(S. Carina) – «Il mercato non si può giudicare a settembre». La difesa orgogliosa di Monchi al suo operato estivo è naturale. Ma opinabile. Perché il ds ha ragione quando afferma, ad esempio, che non si può esprimere una valutazione definitiva su un 19enne come Kluivert (o chi per lui) dopo appena 5 gare, dovendo considerare l’età, il cambiamento di squadra, (a volte) di campionato e di vita. Si può però riflettere se la campagna acquisti (tra arrivi e cessioni) portata avanti dal club, abbia messo Di Francesco nelle migliori condizioni per svolgere il proprio lavoro.
IDILLIO MANCATO – Paradossalmente non è in discussione la qualità o meno del singolo acquisto, sul quale ci si può dividere a seconda dei gusti calcistici. Ma se questo è funzionale al tipo di gioco che vuole attuare l’allenatore. Il tecnico abruzzese, nonostante abbia dato dimostrazione di saper cambiare spesso e volentieri pelle, ha come stella polare
il 4-3-3. E per attuare questo modulo, servono più intermedi di corsa e qualità che sappiano aggredire gli spazi e alzare il pressing, andando a intercettare alti il pallone agli avversari. Nell’ultima sessione, la Roma ha ceduto Nainggolan e Strootman (l’olandese a mercato in entrata chiuso) che, con caratteristiche diverse, riuscivano ad adempiere a questi compiti e li ha sostituiti con Pastore e Cristante. Nessuno mette in dubbio il valore dell’argentino e dell’ex Atalanta, rilanciato da Gasperini in una posizione più vicina alla porta avversaria (simil trequartista). Ma si tratta di giocatori con caratteristiche semplicemente diverse. Senza voler tornare alla stroncatura del mercato nel post-gara di Bologna («Rosa sopravvalutata? Guardando i risultati direi di sì»), già qualche giorno prima Di Francesco aveva lasciato intendere come l’idillio sventolato a più riprese dai diretti interessati durante l’estate, sulle scelte di mercato condivise, è stato invece più un dover avallare determinate decisioni piuttosto che determinarle: «Monchi si sta adattando al nostro calcio, anche perché in Spagna si guarda più alla tecnica, da noi più alla forza fisica. L’ideale sarebbe un mix». L’utilizzo del condizionale fotografa la situazione. Sarebbe, quindi non è stato. E l’in-out tra Pastore e Cristante da un lato e il duo Nainggolan-Strootman dall’altro, è lì a testimoniarlo. Tra l’altro, in mediana ora la rosa è corta. Perché se si vuole giocare con il 4-3-3, Pellegrini e Cristante dietro di loro hanno soltanto il baby Zaniolo (nato trequartista, ndc). E non è un caso che quando viene sostituito uno dei due azzurri, la Roma viri sul 4-2-3-1.

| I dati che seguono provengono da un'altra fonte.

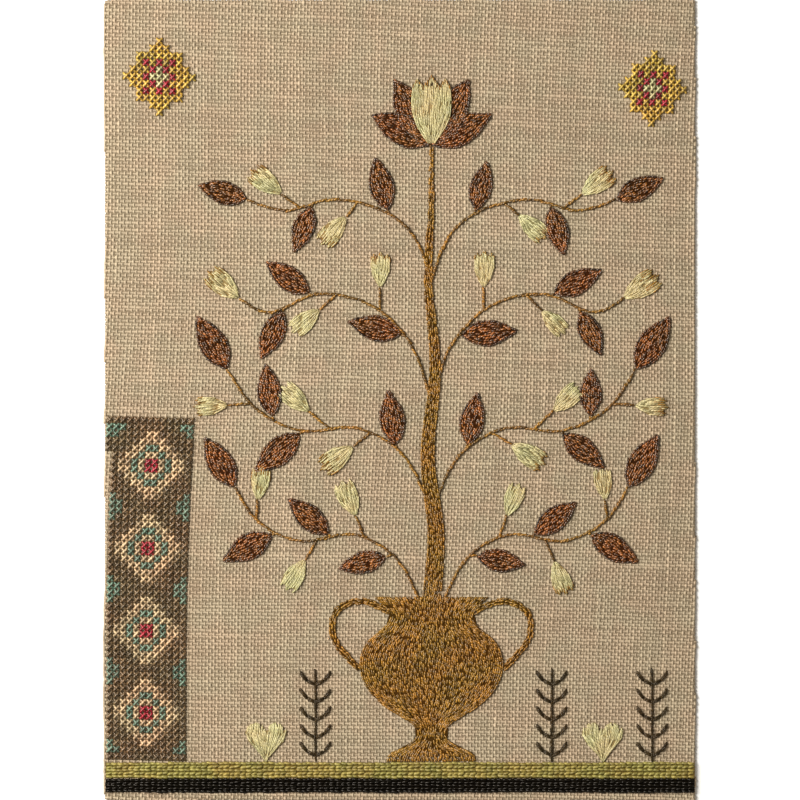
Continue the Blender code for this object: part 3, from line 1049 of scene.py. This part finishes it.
class SAMPLER_OT_leaves(SamplerStep, Operator):
    """Outline the leaves in stem stitch and fill them with russet stitches along their length"""

    bl_idname = "sampler.leaves"
    bl_label = "Leaves"

    def work(self, settings):
        stitches = settings.stitches
        needle = Needle(settings, seed=44)
        pads = []
        for leaf, ends in growths_of("leaf"):
            half_at = leaf_half(leaf.length)
            needle.shades = LEAF_TONES
            needle.fill(ends, half_at, LEAF_PITCH * stitches.grain_pitch, stitches.leaf_length, edge=LEAF_EDGE)
            needle.shades = LEAF_EDGE_TONES
            for side in (1, -1):
                edge = [(s, side * max(half_at(s) - 0.2 * MM, 0.0)) for s in np.linspace(0.0, leaf.length, 12)]
                needle.rope(placed(edge, leaf.spot, leaf.turn), stitches.leaf_length, 0.12 * MM, share=DENSE_SHARE)
            pads.append(pad_shape(ends, half_at))
        needle.piece("leaves", "russet", spread=0.9, ply=0.7, ior=1.75)
        shade_pads(settings, "leaf_pads", "russet", pads)


class SAMPLER_OT_buds(SamplerStep, Operator):
    """Work the buds in long satin stitches with three points, and tip them with golden brown"""

    bl_idname = "sampler.buds"
    bl_label = "Buds"

    def work(self, settings):
        stitches = settings.stitches
        needle = Needle(settings, seed=45, scale=0.75)
        tips = Needle(settings, seed=48, scale=0.65)
        tip_at, pads = shape_tip(BUD_TIPS), []
        for bud, ends in growths_of("bud"):
            half_at = shape_half(BUD_OUTLINE, bud.length, 0.5 * BUD_WIDTH * bud.length)
            needle.rise = tips.rise = bud.rise
            needle.fill(ends, half_at, BUD_PITCH * stitches.grain_pitch, stitches.satin_length, tip_at=tip_at)
            pads.append(pad_shape(ends, half_at, last=0.84, rise=bud.rise))
            depth = tips.hand.uniform(*TIP_DEPTHS)
            count = round(2 * half_at(0.8 * bud.length) / stitches.grain_pitch)
            for across in np.linspace(-TIP_REACH, TIP_REACH, count):
                end = bud.length * (tip_at(across) + 0.01)
                start = end - bud.length * depth * tips.hand.uniform(0.5, 1.0)
                if end - start > TIP_LEAST:
                    local = [(at, across * (half_at(at) - 0.1 * MM)) for at in (start, end)]
                    tips.stitch(*placed(local, bud.spot, bud.turn), TIP_LIFT)
        needle.piece("buds", "cream", spread=0.2, ply=0.3)
        tips.piece("bud_tips", "golden_brown", spread=0.4)
        shade_pads(settings, "bud_pads", "cream", pads, depth=0.5)


class SAMPLER_OT_hearts(SamplerStep, Operator):
    """Work the hearts in satin stitches that fan out from the point"""

    bl_idname = "sampler.hearts"
    bl_label = "Hearts"

    def work(self, settings):
        stitches = settings.stitches
        needle = Needle(settings, seed=46, scale=0.75)
        height, tip_at, pads = HEART_HEIGHT * HEART_WIDTH, shape_tip(HEART_TIPS), []
        half_at = shape_half(HEART_OUTLINE, height, 0.5 * HEART_WIDTH)
        for offset in HEARTS_X:
            axis = upright(PLANT_X + offset, height)
            needle.fill(axis, half_at, HEART_PITCH * stitches.grain_pitch, stitches.satin_length, tip_at=tip_at)
            pads.append(pad_shape(axis, half_at, last=0.8))
        needle.piece("hearts", "cream", spread=0.2, ply=0.3)
        shade_pads(settings, "heart_pads", "cream", pads, depth=0.5)


class SAMPLER_OT_sprigs(SamplerStep, Operator):
    """Work the dark sprigs: an upright in stem stitch, with straight stitches for arms"""

    bl_idname = "sampler.sprigs"
    bl_label = "Sprigs"

    def work(self, settings):
        needle = Needle(settings, seed=47)
        for offset in SPRIGS_X:
            x = PLANT_X + offset
            needle.rope(upright(x, SPRIG_HEIGHT), settings.stitches.rope_length, 0.14 * MM)
            for tier in range(SPRIG_TIERS):
                y = GROUND_Y + SPRIG_FIRST_TIER + tier * SPRIG_TIER_STEP
                for side, strand in ((-1, -1), (-1, 1), (1, -1), (1, 1)):
                    rise, aside = SPRIG_ARM_RISE + strand * SPRIG_SPREAD, strand * SPRIG_APART
                    foot, elbow, tip = ((x + side * a * SPRIG_ARM_REACH, y + b * rise + aside) for a, b in SPRIG_ARM)
                    needle.stitch(foot, elbow, 0.04 * MM)
                    needle.stitch(elbow, tip, 0.08 * MM)
        needle.piece("sprigs", "dark", settings.colours.olive, ior=1.35)


class SAMPLER_OT_sheet(SamplerStep, Operator):
    bl_idname = "sampler.sheet"
    bl_label = "Sheet of cloth"

    def work(self, settings):
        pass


class SAMPLER_OT_studio(SamplerStep, Operator):
    """Set up the pale floor, the soft lights and the camera above the cloth"""

    bl_idname = "sampler.studio"
    bl_label = "Studio"

    def work(self, settings):
        studio, scene = settings.studio, bpy.context.scene
        shape = bmesh.new()
        bmesh.ops.create_grid(shape, x_segments=1, y_segments=1, size=FLOOR_SIZE)
        floor = added("floor", mesh_of("floor", shape))
        material = bpy.data.materials.new("floor")
        material.use_nodes = True
        shader = material.node_tree.nodes["Principled BSDF"]
        shader.inputs["Base Color"].default_value = (*studio.floor, 1.0)
        shader.inputs["Roughness"].default_value = 0.9
        floor.data.materials.append(material)
        floor.location.z = -FLOOR_DROP

        world = bpy.data.worlds.new("studio")
        world.use_nodes = True
        background = world.node_tree.nodes["Background"]
        background.inputs["Color"].default_value = FILL_COLOUR
        background.inputs["Strength"].default_value = studio.fill
        scene.world = world
        light = bpy.data.lights.new("key", "AREA")
        light.energy = studio.key_power
        light.size = KEY_SIZE
        light.color = KEY_COLOUR
        key = added("key", light)
        key.location = KEY_PLACE
        key.rotation_euler = (-key.location).to_track_quat("-Z", "Y").to_euler()

        lens = bpy.data.cameras.new("camera")
        lens.sensor_width = SENSOR_WIDTH
        lens.lens = lens.sensor_width * studio.camera_height / studio.view_width
        lens.clip_start = 0.01
        camera = added("camera", lens)
        camera.location = (0.0, 0.0, cloth_face(settings.cloth) + studio.camera_height)
        scene.camera = camera
        scene.view_settings.view_transform = "Standard"


STEPS = (
    SAMPLER_OT_linen,
    SAMPLER_OT_linen_body,
    SAMPLER_OT_ground_line,
    SAMPLER_OT_border,
    SAMPLER_OT_stars,
    SAMPLER_OT_urn,
    SAMPLER_OT_stems,
    SAMPLER_OT_leaves,
    SAMPLER_OT_buds,
    SAMPLER_OT_hearts,
    SAMPLER_OT_sprigs,
    SAMPLER_OT_sheet,
    SAMPLER_OT_studio,
)
GROUPS = {"cloth": SamplerCloth, "stitches": SamplerStitches, "colours": SamplerColours, "studio": SamplerStudio}


class SAMPLER_PT_panel(Panel):
    """The sampler's settings and steps"""

    bl_idname = "SAMPLER_PT_panel"
    bl_label = "Sampler"
    bl_space_type = "VIEW_3D"
    bl_region_type = "UI"
    bl_category = "Sampler"

    def draw(self, context):
        for name in GROUPS:
            box = self.layout.box()
            settings = getattr(context.scene, "sampler_" + name)
            for key in settings.bl_rna.properties.keys():
                if key not in {"rna_type", "name"}:
                    box.prop(settings, key)
        for step in STEPS:
            self.layout.operator(step.bl_idname)


def register():
    for group in GROUPS.values():
        bpy.utils.register_class(group)
    for step in (*STEPS, SAMPLER_PT_panel):
        bpy.utils.register_class(step)
    for name, group in GROUPS.items():
        setattr(Scene, "sampler_" + name, PointerProperty(type=group))


def unregister():
    for name in GROUPS:
        delattr(Scene, "sampler_" + name)
    for step in (*STEPS, SAMPLER_PT_panel, *GROUPS.values()):
        bpy.utils.unregister_class(step)


def main():
    register()
    for step in STEPS:
        getattr(bpy.ops.sampler, step.bl_idname.split(".")[1])()


if __name__ == "__main__":
    main()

MANCANTI – Bypassando il doloroso addio di Alisson, c’è poi l’annosa questione dell’esterno destro di piede mancino richiesto, invano, per due stagioni. Prima la chimera Mahrez, poi il voltafaccia di Malcom al quale non è seguito un giocatore con le sue caratteristiche ma l’acquisto di Nzonzi, un mediano. Preso per alternarsi con De Rossi, ora si proverà di nuovo a farli giocare insieme. In avanti il tecnico si sarebbe accontentato di Berardi che però non ha mai convinto Monchi. Capitolo a parte merita Karsdorp. L’olandese fa fatica. E non solo perché reduce da una doppia operazione. Fatica a integrarsi, ad allenarsi come vuole l’allenatore, a fare in campo ciò che gli viene spiegato in settimana. La doppia esclusione (tribuna a Madrid e out a Bologna) ha fatto deflagrare il caso, celato durante l’estate. Che non sia la Roma di Di Francesco ma piuttosto di Monchi, è ribadito dal fatto che due, dei tre acquisti più onerosi effettuati dal ds in questi due anni, sono un trequartista (Pastore) e una seconda punta (Schick): ruoli non contemplati nel 4-3-3, modulo di riferimento dell’abruzzese. Che ha di certo le sue responsabilità. In primis la condizione atletica della squadra, senza dimenticare alcune scelte alquanto opinabili: la difesa a tre di Milano, Nzonzi mezzala e il debutto di Zaniolo a Madrid, Marcano terzino sinistro a Bologna. Decisioni che hanno portato a sei formazioni diverse in altrettante gare stagionali. Senza mai trovare quella giusta.